Imagine poor Douglas right now, frantically trying to overpay in a trade for Davante Adams as if he were a Roman quaestor seeking a new exotic beast to slaughter in the Coliseum for the emperor’s amusement. The moment Adams is traded to a different team or the deadline passes, Douglas will join Saleh’s midweek coffee klatch. Heck, the Jets bye week is not until Week 12. The equipment manager could be the Director of Football Operations by then.
Asking what all of this means for the Jets would be missing the point. The Jets are irrelevant to Rodgers. He is the de facto ruler of the Jets. Therefore, the Jets are irrelevant to themselves.
Rodgers only wants to win another Super Bowl or MVP award in the abstract sense that he craves sources of validation. Wanton abuse of influence is another source of validation, one which is far easier to tap and provides a more immediate buzz. The Jets exist to make Rodgers feel superior. The worse they get, the more superior he will feel. He’ll burn everything down just to show that he can. He can no longer bother pretending otherwise.
If you don’t find that satisfactory, well, you don’t matter to Rodgers either.
Having started this mini-column with a Twilight Zone reference, I will wrap it up with a pull quote from my 2022 New York Times feature about the declines of Rodgers, Tom Brady and other aging quarterbacks. Note that Rodgers is once again facing the Bills in a potential knockout game and that Adams was being floated about as the prognosis/panacea for the Rodgers problem two years ago.

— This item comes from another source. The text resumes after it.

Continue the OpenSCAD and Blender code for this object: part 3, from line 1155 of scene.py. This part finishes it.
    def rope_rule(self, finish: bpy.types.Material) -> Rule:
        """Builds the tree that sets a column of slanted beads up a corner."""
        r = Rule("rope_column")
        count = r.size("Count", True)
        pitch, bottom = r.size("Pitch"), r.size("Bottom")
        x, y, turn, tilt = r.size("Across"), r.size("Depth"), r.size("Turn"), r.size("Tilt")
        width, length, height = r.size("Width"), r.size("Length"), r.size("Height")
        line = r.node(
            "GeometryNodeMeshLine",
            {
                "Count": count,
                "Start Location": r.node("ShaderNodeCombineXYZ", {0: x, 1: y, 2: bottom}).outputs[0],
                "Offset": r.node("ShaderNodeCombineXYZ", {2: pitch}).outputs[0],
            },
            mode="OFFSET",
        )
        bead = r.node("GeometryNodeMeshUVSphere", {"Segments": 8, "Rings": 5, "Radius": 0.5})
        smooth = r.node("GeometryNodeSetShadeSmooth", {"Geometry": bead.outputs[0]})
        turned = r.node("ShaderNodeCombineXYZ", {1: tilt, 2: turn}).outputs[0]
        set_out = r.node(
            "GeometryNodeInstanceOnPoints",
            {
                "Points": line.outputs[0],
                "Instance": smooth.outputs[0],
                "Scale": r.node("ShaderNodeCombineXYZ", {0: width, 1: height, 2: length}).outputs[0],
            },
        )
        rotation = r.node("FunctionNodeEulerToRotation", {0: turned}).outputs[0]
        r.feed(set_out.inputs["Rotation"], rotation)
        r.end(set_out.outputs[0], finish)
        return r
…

Packers quarterback Aaron Rodgers, 38, stood at the lectern for his news conference after Sunday’s loss to the lowly Washington Commanders wearing what appeared to be a bathrobe; he looked like a cross between a Star Wars cosplayer and a young billionaire who just started jarring his toenail clippings.
“This might be the best thing for us,” the ever-cryptic Rodgers said of his team’s third consecutive loss. Rodgers-ologists began fiddling with their decoder rings to interpret his meaning. The Packers are now 3-4 heading into a showdown with the Buffalo Bills (5-1) that looks more like a potential knockout blow than a Super Bowl preview.

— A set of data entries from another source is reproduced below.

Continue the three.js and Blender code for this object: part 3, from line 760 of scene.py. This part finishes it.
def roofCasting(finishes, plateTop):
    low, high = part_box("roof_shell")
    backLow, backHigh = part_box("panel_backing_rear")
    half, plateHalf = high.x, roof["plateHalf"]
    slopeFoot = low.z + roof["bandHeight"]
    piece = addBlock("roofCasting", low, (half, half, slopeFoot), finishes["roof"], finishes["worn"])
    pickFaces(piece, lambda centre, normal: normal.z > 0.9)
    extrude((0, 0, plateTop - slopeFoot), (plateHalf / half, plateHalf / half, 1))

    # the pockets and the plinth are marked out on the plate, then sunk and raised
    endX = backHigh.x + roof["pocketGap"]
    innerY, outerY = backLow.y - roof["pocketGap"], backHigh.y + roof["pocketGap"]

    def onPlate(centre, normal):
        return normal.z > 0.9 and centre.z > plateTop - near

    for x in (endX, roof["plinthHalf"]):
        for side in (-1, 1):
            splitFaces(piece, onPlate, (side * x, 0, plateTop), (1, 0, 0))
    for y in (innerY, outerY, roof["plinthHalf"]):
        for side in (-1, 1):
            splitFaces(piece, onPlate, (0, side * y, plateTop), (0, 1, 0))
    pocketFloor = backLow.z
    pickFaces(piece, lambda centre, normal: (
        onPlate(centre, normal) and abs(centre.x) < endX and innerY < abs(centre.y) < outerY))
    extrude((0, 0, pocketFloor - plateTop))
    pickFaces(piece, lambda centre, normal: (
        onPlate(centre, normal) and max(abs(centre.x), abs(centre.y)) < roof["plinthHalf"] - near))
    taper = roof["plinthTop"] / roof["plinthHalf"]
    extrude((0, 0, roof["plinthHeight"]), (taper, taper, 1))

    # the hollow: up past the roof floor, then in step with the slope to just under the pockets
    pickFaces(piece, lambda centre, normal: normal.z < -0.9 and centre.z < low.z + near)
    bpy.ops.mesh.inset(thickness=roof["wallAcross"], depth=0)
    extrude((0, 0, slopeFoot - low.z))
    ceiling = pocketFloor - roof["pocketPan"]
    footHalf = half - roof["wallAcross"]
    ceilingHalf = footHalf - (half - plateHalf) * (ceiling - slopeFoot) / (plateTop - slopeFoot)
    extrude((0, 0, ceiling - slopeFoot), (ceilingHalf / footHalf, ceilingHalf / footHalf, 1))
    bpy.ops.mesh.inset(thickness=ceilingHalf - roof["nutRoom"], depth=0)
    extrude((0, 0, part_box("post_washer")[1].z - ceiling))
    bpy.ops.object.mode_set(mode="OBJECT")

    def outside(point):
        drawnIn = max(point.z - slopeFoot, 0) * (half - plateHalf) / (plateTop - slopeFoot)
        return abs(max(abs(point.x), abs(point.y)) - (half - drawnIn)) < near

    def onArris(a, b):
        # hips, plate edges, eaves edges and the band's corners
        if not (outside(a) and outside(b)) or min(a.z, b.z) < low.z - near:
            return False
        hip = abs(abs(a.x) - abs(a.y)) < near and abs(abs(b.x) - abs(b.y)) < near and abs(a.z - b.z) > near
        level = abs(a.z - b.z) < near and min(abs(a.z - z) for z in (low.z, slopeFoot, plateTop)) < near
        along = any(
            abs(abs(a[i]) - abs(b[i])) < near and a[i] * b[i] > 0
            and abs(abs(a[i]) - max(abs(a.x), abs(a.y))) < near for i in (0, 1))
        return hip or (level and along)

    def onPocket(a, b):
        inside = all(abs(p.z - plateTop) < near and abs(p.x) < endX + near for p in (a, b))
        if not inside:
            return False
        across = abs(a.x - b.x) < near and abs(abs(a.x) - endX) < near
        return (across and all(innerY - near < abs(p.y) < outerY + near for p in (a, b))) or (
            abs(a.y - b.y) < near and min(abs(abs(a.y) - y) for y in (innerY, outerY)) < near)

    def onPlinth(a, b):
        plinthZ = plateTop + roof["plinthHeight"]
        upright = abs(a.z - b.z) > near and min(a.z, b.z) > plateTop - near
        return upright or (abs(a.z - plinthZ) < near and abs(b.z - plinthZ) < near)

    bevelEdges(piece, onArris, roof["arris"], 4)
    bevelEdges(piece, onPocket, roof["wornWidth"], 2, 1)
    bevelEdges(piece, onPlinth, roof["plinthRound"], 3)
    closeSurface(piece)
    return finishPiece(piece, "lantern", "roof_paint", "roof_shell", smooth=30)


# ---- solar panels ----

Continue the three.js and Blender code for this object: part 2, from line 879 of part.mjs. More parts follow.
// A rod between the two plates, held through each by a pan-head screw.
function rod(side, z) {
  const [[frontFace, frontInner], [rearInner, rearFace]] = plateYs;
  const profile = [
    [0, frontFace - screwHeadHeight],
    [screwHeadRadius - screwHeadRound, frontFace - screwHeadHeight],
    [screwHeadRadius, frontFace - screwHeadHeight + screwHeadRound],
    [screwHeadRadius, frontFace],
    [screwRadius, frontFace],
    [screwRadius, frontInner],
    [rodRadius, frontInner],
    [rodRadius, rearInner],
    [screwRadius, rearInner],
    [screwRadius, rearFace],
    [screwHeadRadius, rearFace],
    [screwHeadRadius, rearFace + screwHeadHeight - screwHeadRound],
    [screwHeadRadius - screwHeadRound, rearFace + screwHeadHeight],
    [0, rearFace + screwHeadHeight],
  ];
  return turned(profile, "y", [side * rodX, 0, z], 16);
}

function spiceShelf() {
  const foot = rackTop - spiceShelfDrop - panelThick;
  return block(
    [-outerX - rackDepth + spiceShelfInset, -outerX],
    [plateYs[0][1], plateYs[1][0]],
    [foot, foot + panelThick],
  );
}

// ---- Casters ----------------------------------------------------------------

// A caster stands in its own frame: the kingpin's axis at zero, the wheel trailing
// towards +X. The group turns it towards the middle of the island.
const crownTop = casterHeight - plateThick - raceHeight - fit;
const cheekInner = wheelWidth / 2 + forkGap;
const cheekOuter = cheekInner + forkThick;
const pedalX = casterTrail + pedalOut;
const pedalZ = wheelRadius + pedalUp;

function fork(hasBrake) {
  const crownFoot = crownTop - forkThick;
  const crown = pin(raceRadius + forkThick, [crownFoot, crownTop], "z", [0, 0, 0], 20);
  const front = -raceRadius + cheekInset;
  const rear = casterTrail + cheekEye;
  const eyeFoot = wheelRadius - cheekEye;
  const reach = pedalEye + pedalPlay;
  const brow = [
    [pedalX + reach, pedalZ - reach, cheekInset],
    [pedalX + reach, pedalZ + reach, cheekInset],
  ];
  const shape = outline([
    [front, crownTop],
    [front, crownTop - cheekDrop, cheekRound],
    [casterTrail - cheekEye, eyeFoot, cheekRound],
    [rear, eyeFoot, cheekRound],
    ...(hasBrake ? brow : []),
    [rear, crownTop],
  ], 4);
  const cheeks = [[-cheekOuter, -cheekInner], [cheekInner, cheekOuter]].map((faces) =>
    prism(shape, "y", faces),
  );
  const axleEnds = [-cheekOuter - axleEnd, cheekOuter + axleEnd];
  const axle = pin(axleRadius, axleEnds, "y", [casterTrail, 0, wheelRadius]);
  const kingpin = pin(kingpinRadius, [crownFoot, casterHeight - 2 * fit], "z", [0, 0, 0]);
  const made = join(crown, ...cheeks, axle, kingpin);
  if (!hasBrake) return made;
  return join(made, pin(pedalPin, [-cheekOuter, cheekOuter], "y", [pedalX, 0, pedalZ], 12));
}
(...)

Rodgers feels the absence of the All-Pro receiver Davante Adams, whom the Packers traded to the Las Vegas Raiders in the off-season, in large part because they needed cap space to pay Rodgers. Packers Coach Matt LaFleur uses presnap motion and other window dressing to help inexperienced receivers get open for short passes, and Rodgers has never been fond of motion, inexperienced receivers, short passes or head coaches.
While the declines of Brady and others may feel tragic, they are really just cases of the N.F.L. ecosystem healing itself. Declining skills, increasing salaries, prickly egos and long-indulged eccentricities hollow out pre-eminent quarterbacks from within. Mighty redwoods must fall so Patrick Mahomes and Josh Allen can fully bask in the sunlight and saplings like Justin Herbert and Jalen Hurts have room to grow strong. Lionized quarterbacks aren’t going extinct; they’re merely participating in the circle of life.
Just don’t let Brady or Rodgers hear that.
I met a traveller from an antique land
Who said: One vast and Achilles-less leg of stone
Stand in the swamp. Near them, on the land,
Half sunk, a shattered visage lies, whose frown,
And hairy lip, and sneer of cold command,
Tell that its sculptor well those passions read
Which yet survive, stamped on these lifeless things,
The arm that mocked them and the heart that fed:
And on the pedestal these words appear:
"My name is Rodgmandias, King of Kings:
Look on my works, ye Mighty, and despair!"
No thing beside remains. Round the decay
Of that colossal stadium, with wins bare
The lone and level fans stretch far away.